Empirical optimization of DEM interpolation: a comparative study of four algorithms for minimum vertical error in topographic modeling
摘要
Digital Elevation Models (DEMs) are fundamental to engineering projects, influencing the accuracy of hydrologic modeling, earthwork calculations, and infrastructure design. The resolution and quality of a DEM are primarily determined by the density of survey points and the interpolation algorithm used. This study presents a comparative evaluation of four common interpolation techniques—Natural Neighbor (NN), Kriging, Inverse Distance Weighting (IDW), and Spline—to generate a high-accuracy local DEM for a bare land area, typical of civil engineering project sites, on the Najran University campus, Saudi Arabia. A total of 7,026 high-precision GPS points were collected and divided into training (80%) and validation (20%) datasets. The vertical accuracy was assessed using Root Mean Square Error (RMSE) and the coefficient of determination (R2).

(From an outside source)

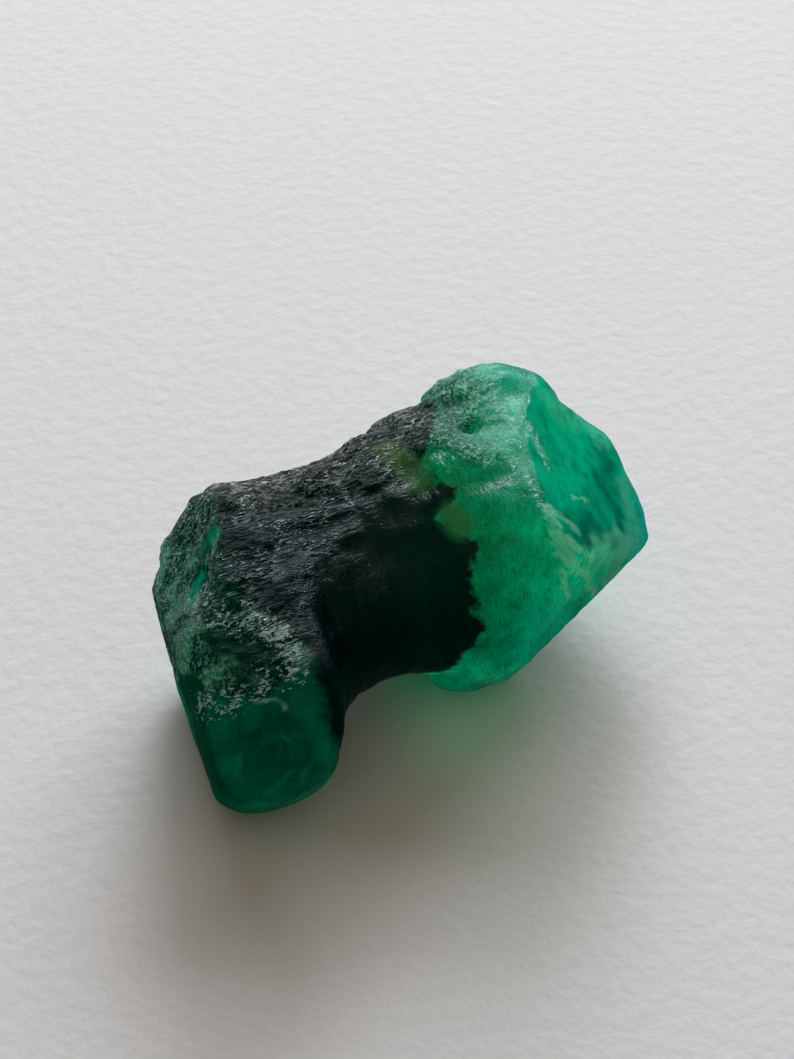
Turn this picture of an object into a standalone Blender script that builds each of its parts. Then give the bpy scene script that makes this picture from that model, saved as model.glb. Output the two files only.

The results demonstrated that the Natural Neighbor interpolation method achieved superior performance with the lowest RMSE of 0.124 m and the highest R2 of 0.969. Critically, the study evaluated the impact of data density by thinning the training dataset by 0% to 75%. It was found that a 75% reduction in data points—which equates to a significant saving in surveying time and cost—increased the RMSE by only ~ 2 cm when using the NN algorithm. This finding indicates that the Natural Neighbor method is not only the most accurate but also the most robust and cost-effective solution for generating reliable DEMs. The outcomes of this research provide a practical framework for engineers to optimize surveying efforts and produce high-fidelity terrain models essential for precise earthwork volume calculation, drainage design, and flood risk assessment in local-scale projects.